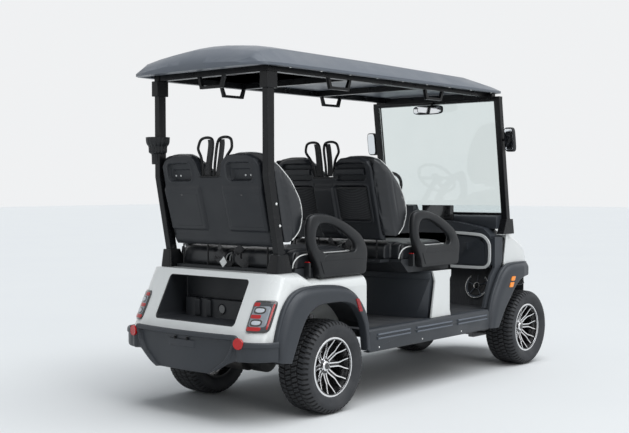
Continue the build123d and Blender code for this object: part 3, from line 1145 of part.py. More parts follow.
# Steering knuckles: upright, kingpin ends, steering arm and spindle
UPRIGHT_HALF = 25
UPRIGHT_LOW_Z = LOWER_ARM_Z + ARM_PLATE + 6
UPRIGHT_TOP_Z = UPPER_ARM_Z - 6
for name, s in SIDES:
    with BuildPart() as knuckle:
        block(FRONT_AXLE_X - UPRIGHT_HALF, FRONT_AXLE_X + UPRIGHT_HALF, s * (KINGPIN_Y - 18),
              s * (KINGPIN_Y + 20), UPRIGHT_LOW_Z, UPRIGHT_TOP_Z)
        rod((FRONT_AXLE_X, s * KINGPIN_Y, LOWER_ARM_Z - 4),
            (FRONT_AXLE_X, s * KINGPIN_Y, UPPER_ARM_Z + ARM_PLATE + 4), KINGPIN_RADIUS)
        block(RACK_X - 14, FRONT_AXLE_X, s * (KINGPIN_Y - 11), s * (KINGPIN_Y + 11), STEER_ARM_Z,
              STEER_ARM_Z + 16)
        rod((FRONT_AXLE_X, s * (KINGPIN_Y + 18), AXLE_Z), (FRONT_AXLE_X, s * (KINGPIN_Y + 28), AXLE_Z), 62,
            sides=24)
        rod((FRONT_AXLE_X, s * KINGPIN_Y, AXLE_Z), (FRONT_AXLE_X, s * (TRACK_HALF + SPINDLE_END), AXLE_Z),
            SPINDLE_RADIUS)
    knuckle.part.label = f"knuckle_{name}"
    export_step(knuckle.part, f"parts/knuckle_{name}.step")

# Steering rack with the tie rods and their eyes
EYE_RADIUS = 14
EYE_HEIGHT = STEER_ARM_Z - 2 - ROD_EYE_Z
with BuildPart() as tie_rods:
    rod((RACK_X, -KINGPIN_Y, RACK_Z), (RACK_X, KINGPIN_Y, RACK_Z), RACK_RADIUS)
    for name, s in SIDES:
        rod((RACK_X, s * KINGPIN_Y, ROD_EYE_Z), (RACK_X, s * KINGPIN_Y, ROD_EYE_Z + EYE_HEIGHT),
            EYE_RADIUS)
tie_rods.part.label = "tie_rods"
export_step(tie_rods.part, "parts/tie_rods.step")

# Wheels: a tyre with blocks on its tread and a spoked rim on each corner. Rows are radius and place
# across the wheel.
WHEEL_SIDES = 36
TREAD_RADIUS = TYRE_RADIUS - 8
LUG_WIDTH = 34
TYRE_ROWS = [(238, -TYRE_WIDTH / 2), (276, -118), (TREAD_RADIUS, -92), (TREAD_RADIUS, 92), (276, 118),
             (238, TYRE_WIDTH / 2)]
BEAD_ROWS = [(242, -TYRE_WIDTH / 2 - 2.5), (BEAD_RADIUS, -94), (BEAD_RADIUS, 94), (242, TYRE_WIDTH / 2 + 2.5)]
BARREL_OUTER = BEAD_RADIUS - SEAT_GAP
BARREL_INNER = BARREL_OUTER - RIM_WALL
BARREL_ROWS = [(BARREL_OUTER, -RIM_HALF_WIDTH), (BARREL_OUTER, 99), (RIM_LIP_RADIUS, 99.5),
               (RIM_LIP_RADIUS, RIM_HALF_WIDTH)]
HUB_ROWS = [(DRUM_RADIUS, DRUM_INNER), (DRUM_RADIUS, DRUM_OUTER), (HUB_RADIUS, HUB_FACE - SPOKE_THICKNESS),
            (HUB_RADIUS, HUB_FACE + 4)]
SPOKE_ROOT = 30
SPOKE_FORK = 104
SPOKE_END = BARREL_INNER + 1
STEM_HALF = 13
ARM_WIDTH = 10
ARM_SPLAY = 34
SPOKE_RISE = 55
CORNERS = (("rear_left", REAR_AXLE_X, 1), ("rear_right", REAR_AXLE_X, -1),
           ("front_left", FRONT_AXLE_X, 1), ("front_right", FRONT_AXLE_X, -1))
for corner, axle_x, s in CORNERS:
    centre = (axle_x, s * TRACK_HALF, AXLE_Z)
    wheel_plane = Plane(origin=centre, x_dir=(0, 0, 1), z_dir=(0, s, 0))

    with BuildPart() as tyre:
        add(faceted(wheel_plane, TYRE_ROWS, WHEEL_SIDES))
        lugs = []
        for index in range(WHEEL_SIDES):
            side = s if index % 2 else -s
            turned = Location(centre) * Rotation(0, index * 360 / WHEEL_SIDES, 0)
            lugs.append(turned * Location((0, side * 54, 8 - TYRE_RADIUS)))
        with Locations(*lugs):
            Box(LUG_WIDTH, 100, 16)
        add(faceted(wheel_plane, BEAD_ROWS, WHEEL_SIDES), mode=Mode.SUBTRACT)
    tyre.part.label = f"tyre_{corner}"
    export_step(tyre.part, f"parts/tyre_{corner}.step")

    with BuildPart() as rim:
        add(faceted(wheel_plane, BARREL_ROWS, WHEEL_SIDES))
        add(faceted(wheel_plane, [(BARREL_INNER, -RIM_HALF_WIDTH - 1), (BARREL_INNER, RIM_HALF_WIDTH + 1)],
                    WHEEL_SIDES), mode=Mode.SUBTRACT)
        add(faceted(wheel_plane, HUB_ROWS, 24))
        slope = degrees(atan2(SPOKE_RISE, SPOKE_END - SPOKE_ROOT))
        for index in range(SPOKE_COUNT):
            turn = index * 360 / SPOKE_COUNT
            along = Vector(0, 0, 1).rotate(Axis((0, 0, 0), (0, 1, 0)), turn)
            across = Vector(0, s, 0)
            run = along * cos(radians(slope)) + across * sin(radians(slope))
            face = across * cos(radians(slope)) - along * sin(radians(slope))
            origin = Vector(*centre) + along * SPOKE_ROOT + across * HUB_FACE
            stretch = 1 / cos(radians(slope))
            fork = (SPOKE_FORK - SPOKE_ROOT) * stretch
            end = (SPOKE_END - SPOKE_ROOT) * stretch
            with BuildSketch(Plane(origin=origin, x_dir=run, z_dir=face)) as spoke:
                Polygon((0, -STEM_HALF), (fork, -STEM_HALF), (end, -ARM_SPLAY - ARM_WIDTH / 2),
                        (end, -ARM_SPLAY + ARM_WIDTH / 2), (fork + 14, -2), (fork + 14, 2),
                        (end, ARM_SPLAY - ARM_WIDTH / 2), (end, ARM_SPLAY + ARM_WIDTH / 2),
                        (fork, STEM_HALF), (0, STEM_HALF), align=None)
            extrude(spoke.sketch, amount=-SPOKE_THICKNESS)
        rod((axle_x, s * (TRACK_HALF + DRUM_INNER - 10), AXLE_Z),
            (axle_x, s * (TRACK_HALF + SPINDLE_END + 2), AXLE_Z), SPINDLE_RADIUS + SEAT_GAP,
            mode=Mode.SUBTRACT)
    rim.part.label = f"rim_{corner}"
    export_step(rim.part, f"parts/rim_{corner}.step")
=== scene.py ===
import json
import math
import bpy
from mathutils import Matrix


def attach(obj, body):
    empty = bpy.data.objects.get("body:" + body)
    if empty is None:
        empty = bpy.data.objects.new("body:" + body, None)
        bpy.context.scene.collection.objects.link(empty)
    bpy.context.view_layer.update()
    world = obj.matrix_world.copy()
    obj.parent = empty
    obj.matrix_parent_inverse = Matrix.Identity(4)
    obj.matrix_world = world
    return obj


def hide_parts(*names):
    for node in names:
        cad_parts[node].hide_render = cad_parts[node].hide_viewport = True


bl_info = {
    "name": "Electric utility vehicle",
    "version": (1, 0, 0),
    "blender": (4, 5, 0),
    "location": "View3D > Sidebar > Vehicle",
    "description": "Dresses the packed vehicle with bodywork, wheels, seats and lamps in a studio",
    "category": "Object",
}

import bmesh
import bpy
import numpy as np
from bpy.props import FloatProperty, FloatVectorProperty, IntProperty, PointerProperty
from mathutils import Matrix, Vector

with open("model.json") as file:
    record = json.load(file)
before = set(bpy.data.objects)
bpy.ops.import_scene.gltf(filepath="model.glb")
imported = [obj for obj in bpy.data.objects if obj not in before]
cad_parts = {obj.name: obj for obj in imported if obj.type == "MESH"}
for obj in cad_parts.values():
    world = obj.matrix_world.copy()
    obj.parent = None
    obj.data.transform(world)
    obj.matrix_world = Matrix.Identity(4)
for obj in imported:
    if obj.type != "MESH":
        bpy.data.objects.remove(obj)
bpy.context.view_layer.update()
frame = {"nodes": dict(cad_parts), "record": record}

# Places along the vehicle, in metres. Most lengths below are measured from the rear axle.
REAR_AXLE_X = -1.165
FRONT_AXLE_X = 1.295
AXLE_Z = 0.296
TRACK_HALF = 0.515
SEAT_PITCH = 1.115
SIDES = (("left", 1.0), ("right", -1.0))
CORNERS = (("rear_left", REAR_AXLE_X, 1.0), ("rear_right", REAR_AXLE_X, -1.0),
           ("front_left", FRONT_AXLE_X, 1.0), ("front_right", FRONT_AXLE_X, -1.0))
ROWS = (("rear", 0.0), ("front", SEAT_PITCH))


# ---- Shapes as arrays ----

class Shape:
    """Surfaces gathered as arrays of vertices and faces, each with the number of its finish."""

    def __init__(self):
        self.points = []
        self.faces = []
        self.finishes = []
        self.count = 0

    def add(self, surface, finish=0):
        """Appends one surface, its faces numbered on from those before it."""
        points, groups = surface
        points = np.asarray(points, float).reshape(-1, 3)
        for group in groups:
            group = np.asarray(group, np.int64)
            self.faces.append(group + self.count)
            self.finishes.append(np.full(len(group), finish, np.int32))
        self.points.append(points)
        self.count += len(points)
        return self


def placed(name, mesh, finishes, body, replaces, sharp):
    """A mesh as an object that rides on a body, in its finishes; edges over the sharp angle stay crisp."""
    mesh.polygons.foreach_set("use_smooth", np.full(len(mesh.polygons), True))
    mesh.set_sharp_from_angle(angle=math.radians(sharp))
    keys = finishes.split()
    for key in keys:
        mesh.materials.append(FINISHES[key])
    piece = bpy.data.objects.new(name, mesh)
    bpy.context.scene.collection.objects.link(piece)
    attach(piece, body)
    if replaces:
        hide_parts(*replaces)
    return piece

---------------

EXERCISE GOAL: Your task is to extract exactly the lines starting at the line with "extrude(spoke.sketch, amount=-SPOKE_THICKNESS)" and ending at the line with "cad_parts[node].hide_render = cad_parts[node].hide_viewport", including both ends, and no other lines.

CORRECT RESULT:
            extrude(spoke.sketch, amount=-SPOKE_THICKNESS)
        rod((axle_x, s * (TRACK_HALF + DRUM_INNER - 10), AXLE_Z),
            (axle_x, s * (TRACK_HALF + SPINDLE_END + 2), AXLE_Z), SPINDLE_RADIUS + SEAT_GAP,
            mode=Mode.SUBTRACT)
    rim.part.label = f"rim_{corner}"
    export_step(rim.part, f"parts/rim_{corner}.step")
=== scene.py ===
import json
import math
import bpy
from mathutils import Matrix


def attach(obj, body):
    empty = bpy.data.objects.get("body:" + body)
    if empty is None:
        empty = bpy.data.objects.new("body:" + body, None)
        bpy.context.scene.collection.objects.link(empty)
    bpy.context.view_layer.update()
    world = obj.matrix_world.copy()
    obj.parent = empty
    obj.matrix_parent_inverse = Matrix.Identity(4)
    obj.matrix_world = world
    return obj


def hide_parts(*names):
    for node in names:
        cad_parts[node].hide_render = cad_parts[node].hide_viewport = True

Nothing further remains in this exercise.